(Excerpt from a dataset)
**********

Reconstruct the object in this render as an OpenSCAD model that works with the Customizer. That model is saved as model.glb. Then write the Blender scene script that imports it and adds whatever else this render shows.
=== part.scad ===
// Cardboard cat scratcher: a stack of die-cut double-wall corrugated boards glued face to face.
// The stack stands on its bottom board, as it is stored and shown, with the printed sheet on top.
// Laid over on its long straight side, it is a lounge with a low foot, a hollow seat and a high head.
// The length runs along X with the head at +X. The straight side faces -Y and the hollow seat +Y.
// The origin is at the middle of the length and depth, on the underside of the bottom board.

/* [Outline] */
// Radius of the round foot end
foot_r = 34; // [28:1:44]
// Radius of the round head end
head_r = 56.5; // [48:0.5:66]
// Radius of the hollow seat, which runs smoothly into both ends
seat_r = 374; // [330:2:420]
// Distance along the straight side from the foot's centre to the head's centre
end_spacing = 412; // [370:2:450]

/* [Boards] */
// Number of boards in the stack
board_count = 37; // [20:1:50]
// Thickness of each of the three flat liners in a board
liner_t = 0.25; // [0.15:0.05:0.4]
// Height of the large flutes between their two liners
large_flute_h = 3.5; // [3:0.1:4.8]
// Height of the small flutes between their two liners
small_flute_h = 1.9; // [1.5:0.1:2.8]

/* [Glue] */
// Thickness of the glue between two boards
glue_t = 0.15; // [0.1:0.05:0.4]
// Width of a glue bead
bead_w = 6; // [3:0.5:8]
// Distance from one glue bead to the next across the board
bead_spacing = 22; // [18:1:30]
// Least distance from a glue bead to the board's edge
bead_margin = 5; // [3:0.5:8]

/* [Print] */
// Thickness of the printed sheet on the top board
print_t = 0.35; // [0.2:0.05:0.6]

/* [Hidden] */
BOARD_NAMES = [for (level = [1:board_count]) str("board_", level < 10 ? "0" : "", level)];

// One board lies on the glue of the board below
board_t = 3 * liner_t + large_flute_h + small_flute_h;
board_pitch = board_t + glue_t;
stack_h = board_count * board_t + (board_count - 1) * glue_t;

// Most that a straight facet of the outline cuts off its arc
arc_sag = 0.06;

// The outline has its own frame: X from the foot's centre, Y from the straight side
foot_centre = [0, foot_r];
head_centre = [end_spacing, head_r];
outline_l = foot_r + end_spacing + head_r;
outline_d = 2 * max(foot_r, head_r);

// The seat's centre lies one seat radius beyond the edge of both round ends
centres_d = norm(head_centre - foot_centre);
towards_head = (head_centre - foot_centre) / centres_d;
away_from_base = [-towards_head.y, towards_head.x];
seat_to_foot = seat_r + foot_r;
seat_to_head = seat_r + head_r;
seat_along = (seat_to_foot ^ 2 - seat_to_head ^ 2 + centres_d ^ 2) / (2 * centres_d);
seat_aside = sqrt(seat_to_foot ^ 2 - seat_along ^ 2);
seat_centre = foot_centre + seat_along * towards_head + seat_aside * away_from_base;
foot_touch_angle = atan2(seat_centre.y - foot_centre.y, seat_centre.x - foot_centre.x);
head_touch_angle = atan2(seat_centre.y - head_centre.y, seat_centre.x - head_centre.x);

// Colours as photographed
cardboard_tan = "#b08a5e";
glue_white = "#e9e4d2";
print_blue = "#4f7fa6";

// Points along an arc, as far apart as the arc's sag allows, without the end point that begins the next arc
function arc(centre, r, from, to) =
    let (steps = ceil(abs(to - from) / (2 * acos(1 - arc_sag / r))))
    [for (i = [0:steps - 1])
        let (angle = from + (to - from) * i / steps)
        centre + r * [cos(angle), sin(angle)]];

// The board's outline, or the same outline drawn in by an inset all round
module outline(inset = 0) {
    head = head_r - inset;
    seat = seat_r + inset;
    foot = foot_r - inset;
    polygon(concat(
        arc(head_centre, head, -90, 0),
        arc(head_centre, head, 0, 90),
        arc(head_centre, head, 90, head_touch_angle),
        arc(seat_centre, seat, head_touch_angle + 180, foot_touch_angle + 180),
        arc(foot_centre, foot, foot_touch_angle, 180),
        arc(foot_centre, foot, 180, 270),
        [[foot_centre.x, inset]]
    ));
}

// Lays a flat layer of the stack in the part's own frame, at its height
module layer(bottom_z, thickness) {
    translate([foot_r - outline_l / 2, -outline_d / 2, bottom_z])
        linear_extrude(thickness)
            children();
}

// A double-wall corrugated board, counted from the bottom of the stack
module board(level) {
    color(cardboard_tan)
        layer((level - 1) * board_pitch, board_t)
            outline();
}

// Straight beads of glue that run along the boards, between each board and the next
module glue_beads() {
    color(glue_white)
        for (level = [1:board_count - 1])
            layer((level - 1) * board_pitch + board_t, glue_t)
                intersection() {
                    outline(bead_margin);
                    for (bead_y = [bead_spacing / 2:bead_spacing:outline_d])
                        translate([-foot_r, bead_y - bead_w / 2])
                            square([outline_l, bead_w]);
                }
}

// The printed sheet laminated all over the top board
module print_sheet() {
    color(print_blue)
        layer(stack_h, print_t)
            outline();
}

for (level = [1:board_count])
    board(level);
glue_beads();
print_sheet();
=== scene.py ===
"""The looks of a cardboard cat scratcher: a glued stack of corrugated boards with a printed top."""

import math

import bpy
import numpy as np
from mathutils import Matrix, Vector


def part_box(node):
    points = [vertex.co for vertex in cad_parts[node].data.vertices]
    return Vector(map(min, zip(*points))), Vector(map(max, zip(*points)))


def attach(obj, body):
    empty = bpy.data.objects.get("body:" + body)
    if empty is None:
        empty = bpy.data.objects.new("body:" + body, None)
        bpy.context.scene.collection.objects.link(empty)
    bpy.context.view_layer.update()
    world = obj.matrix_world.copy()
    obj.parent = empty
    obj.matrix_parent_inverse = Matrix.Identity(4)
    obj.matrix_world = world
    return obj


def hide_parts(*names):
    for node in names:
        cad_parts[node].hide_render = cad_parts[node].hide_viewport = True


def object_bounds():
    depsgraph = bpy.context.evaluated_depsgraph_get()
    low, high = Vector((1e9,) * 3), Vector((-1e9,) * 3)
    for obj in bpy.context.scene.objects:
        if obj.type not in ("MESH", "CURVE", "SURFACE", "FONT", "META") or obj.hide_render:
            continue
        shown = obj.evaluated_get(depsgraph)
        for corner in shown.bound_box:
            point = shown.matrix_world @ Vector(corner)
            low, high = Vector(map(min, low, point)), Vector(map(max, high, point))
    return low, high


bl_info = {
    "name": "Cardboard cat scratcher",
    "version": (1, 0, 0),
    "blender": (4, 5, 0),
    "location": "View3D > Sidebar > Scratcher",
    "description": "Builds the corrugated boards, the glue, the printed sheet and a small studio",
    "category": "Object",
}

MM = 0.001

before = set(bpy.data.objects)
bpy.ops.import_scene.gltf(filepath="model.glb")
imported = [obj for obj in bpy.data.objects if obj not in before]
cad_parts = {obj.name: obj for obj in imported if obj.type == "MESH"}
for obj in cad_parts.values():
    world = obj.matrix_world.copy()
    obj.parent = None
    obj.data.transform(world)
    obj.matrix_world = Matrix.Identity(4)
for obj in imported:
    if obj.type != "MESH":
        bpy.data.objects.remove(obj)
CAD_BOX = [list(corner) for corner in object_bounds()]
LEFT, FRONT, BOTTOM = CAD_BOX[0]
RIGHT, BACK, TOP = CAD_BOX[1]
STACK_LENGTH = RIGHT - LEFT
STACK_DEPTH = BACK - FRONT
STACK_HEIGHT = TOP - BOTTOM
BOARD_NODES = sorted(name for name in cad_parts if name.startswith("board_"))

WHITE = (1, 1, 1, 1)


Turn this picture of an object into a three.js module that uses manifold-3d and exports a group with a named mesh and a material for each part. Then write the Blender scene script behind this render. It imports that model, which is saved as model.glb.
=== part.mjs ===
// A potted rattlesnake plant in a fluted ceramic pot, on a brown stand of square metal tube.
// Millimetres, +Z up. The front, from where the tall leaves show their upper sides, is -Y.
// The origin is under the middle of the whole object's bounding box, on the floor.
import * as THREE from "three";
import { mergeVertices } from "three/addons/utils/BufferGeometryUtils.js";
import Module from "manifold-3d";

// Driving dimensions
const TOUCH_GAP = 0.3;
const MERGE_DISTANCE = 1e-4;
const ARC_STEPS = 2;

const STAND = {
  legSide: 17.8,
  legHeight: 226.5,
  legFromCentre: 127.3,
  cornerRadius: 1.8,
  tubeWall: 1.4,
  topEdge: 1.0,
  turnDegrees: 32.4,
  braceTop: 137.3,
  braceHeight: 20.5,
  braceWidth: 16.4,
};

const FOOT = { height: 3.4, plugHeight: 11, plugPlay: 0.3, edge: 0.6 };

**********

● Set exercise: Return exactly the leading lines of the listing, stopping after the line in which "BOARD_NAMES = [for" occurs.

● Full answer:
Reconstruct the object in this render as an OpenSCAD model that works with the Customizer. That model is saved as model.glb. Then write the Blender scene script that imports it and adds whatever else this render shows.
=== part.scad ===
// Cardboard cat scratcher: a stack of die-cut double-wall corrugated boards glued face to face.
// The stack stands on its bottom board, as it is stored and shown, with the printed sheet on top.
// Laid over on its long straight side, it is a lounge with a low foot, a hollow seat and a high head.
// The length runs along X with the head at +X. The straight side faces -Y and the hollow seat +Y.
// The origin is at the middle of the length and depth, on the underside of the bottom board.

/* [Outline] */
// Radius of the round foot end
foot_r = 34; // [28:1:44]
// Radius of the round head end
head_r = 56.5; // [48:0.5:66]
// Radius of the hollow seat, which runs smoothly into both ends
seat_r = 374; // [330:2:420]
// Distance along the straight side from the foot's centre to the head's centre
end_spacing = 412; // [370:2:450]

/* [Boards] */
// Number of boards in the stack
board_count = 37; // [20:1:50]
// Thickness of each of the three flat liners in a board
liner_t = 0.25; // [0.15:0.05:0.4]
// Height of the large flutes between their two liners
large_flute_h = 3.5; // [3:0.1:4.8]
// Height of the small flutes between their two liners
small_flute_h = 1.9; // [1.5:0.1:2.8]

/* [Glue] */
// Thickness of the glue between two boards
glue_t = 0.15; // [0.1:0.05:0.4]
// Width of a glue bead
bead_w = 6; // [3:0.5:8]
// Distance from one glue bead to the next across the board
bead_spacing = 22; // [18:1:30]
// Least distance from a glue bead to the board's edge
bead_margin = 5; // [3:0.5:8]

/* [Print] */
// Thickness of the printed sheet on the top board
print_t = 0.35; // [0.2:0.05:0.6]

/* [Hidden] */
BOARD_NAMES = [for (level = [1:board_count]) str("board_", level < 10 ? "0" : "", level)];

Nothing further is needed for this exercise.